Overview of the Proposed Rule
Section 311 of the USA PATRIOT Act authorizes the Secretary of the Treasury, and thus FinCEN, to require U.S. financial institutions subject to the Bank Secrecy Act (BSA) to take certain special measures against foreign jurisdictions, foreign financial institutions, classes of international transactions, or types of accounts that are of primary money laundering concern. To target specific money laundering and terrorist financing concerns, Section 311 provides Treasury with a menu of options, including:
- Special Measure One, which requires recordkeeping and/or reporting on certain individual or aggregate transactions;
- Special Measure Two, which requires financial institutions to collect beneficial ownership information for U.S. accounts involving a designated entity;
- Special Measure Three, which requires financial institutions to collect information comparable to U.S. customer identification requirements for the customers of foreign financial institutions using payable-through accounts;
- Special Measure Four, which requires financial institutions to collect similar information as Special Measure Three but for the customers of foreign financial institutions using correspondent accounts; and
- Special Measure Five, which prohibits or imposes conditions on the opening or maintaining of a correspondent or payable-through account in the U.S. for designated foreign financial institutions.
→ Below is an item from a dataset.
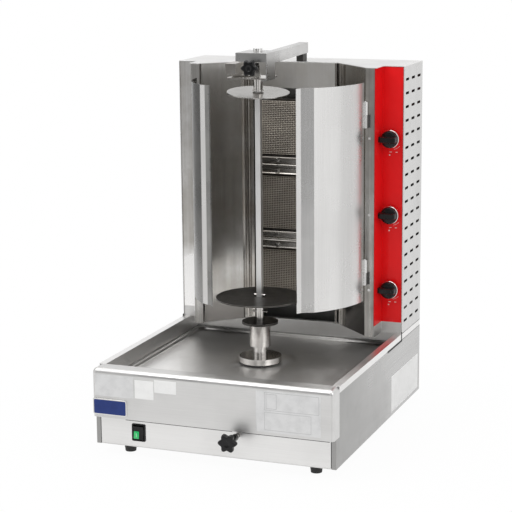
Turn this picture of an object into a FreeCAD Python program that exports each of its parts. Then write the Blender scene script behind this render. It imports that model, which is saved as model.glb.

In the Proposed Rule, Treasury chose to impose a prohibition under Special Measure Five, which means “covered financial institutions”[5] are (1) prohibited from opening or maintaining in the United States any correspondent account for, or on behalf of, a foreign banking institution, if the correspondent account is used to process a transaction involving any of the designated gambling establishments; and (2) required to apply special due diligence to any correspondent account for, or on behalf of, a foreign banking institution, that is reasonably designed to guard against the use of such accounts to process transactions involving any of the designated gambling establishments.
Three additional takeaways from the Proposed Rule include:
- Are the gambling establishments clearly within the scope of Section 311? FinCEN acknowledges that the designated gambling establishments do not meet the explicit definition of “casinos” in the BSA (which are a type of “financial institution” regulated under the BSA), but still proposes to define the term “financial institution operating outside of the United States” to include the gambling establishments because the entities engage in activity that is very similar to “casinos” as defined in 31 U.S.C. 5312 and clearly operate outside of the United States. Even if FinCEN’s designations are tenuous, we doubt anyone will challenge the proposed rule on this basis given the alleged illicit activity in which the gambling establishments are purportedly involved.
- Treasury and the Government of Mexico are now coordinating closely. Unlike FinCEN’s designations of the three Mexico-based financial institutions this summer, which caught both the financial services industry and Government of Mexico off-guard, the Proposed Rule notes that Treasury, OFAC and the Government of Mexico are communicating and working together to target DTOs. The increased coordination between the U.S. and Mexican governments is the result of recent U.S.-Mexico commitments that were secured during Treasury Under Secretary for Terrorism and Financial Intelligence John K. Hurley’s trip to Mexico in September.[6] Because the U.S. and Mexican governments are now working together to target illicit financial crimes, financial institutions should expect additional, similar actions in the near-term.
- The potential impact of the Proposed Rule will likely be relatively limited. Treasury estimates that while there are approximately 15,710 covered financial institutions subject to the Proposed Rule, only 127 will be affected. Accordingly, the affected covered financial institutions are expected to document the reasonable steps undertaken to ensure no transactions involving any of the gambling establishments are processed for a foreign correspondent account, including:
- Documenting the investigative activities undertaken when the financial institution knows or has reason to believe that a foreign bank’s correspondent account has been or is being used to process prohibited transactions;
- Notifying, and documenting that the financial institution has provided notice to, foreign correspondent account holders that the financial institution knows or has reason to believe are providing (or have provided) services to any of the gambling establishments; and
- Documenting the reasonable steps taken with respect to special due diligence requirements, including but not limited to, the reasoning that informed decisions to adopt (or not adopt) additional risk-based internal controls, and, if adopted, documenting those new measures.
Consistent with previous instances in which FinCEN has imposed special measures, we anticipate that affected covered financial institutions will comply with the Proposed Rule prior to FinCEN issuing a final rule and take steps to ensure that none of the designated gambling establishments can transact through their correspondent accounts.
[1] 31 U.S.C. 5318A(a)(1).
[2] FinCEN, Press Release, Treasury Issues Unprecedented Orders under Powerful New Authority to Counter Fentanyl.
[3] FinCEN, Press Release, FinCEN Combats Financial Support to the Sinaloa Cartel by Finding Transactions Involving 10 Mexico-based Gambling Establishments to be of Primary Money Laundering Concern.
[4] OFAC, Press Release, Treasury and Government of Mexico Partners Target Transnational Criminal Organization.
[5] Under the Proposed Rule, “covered financial institutions” includes banks, broker dealers, futures commission merchants, introducing brokers in commodities, and mutual funds (consistent with the defined term in 31 CFR 1010.610).
[6] Treasury, Readout, Under Secretary for Terrorism and Financial Intelligence to Travel to Mexico City.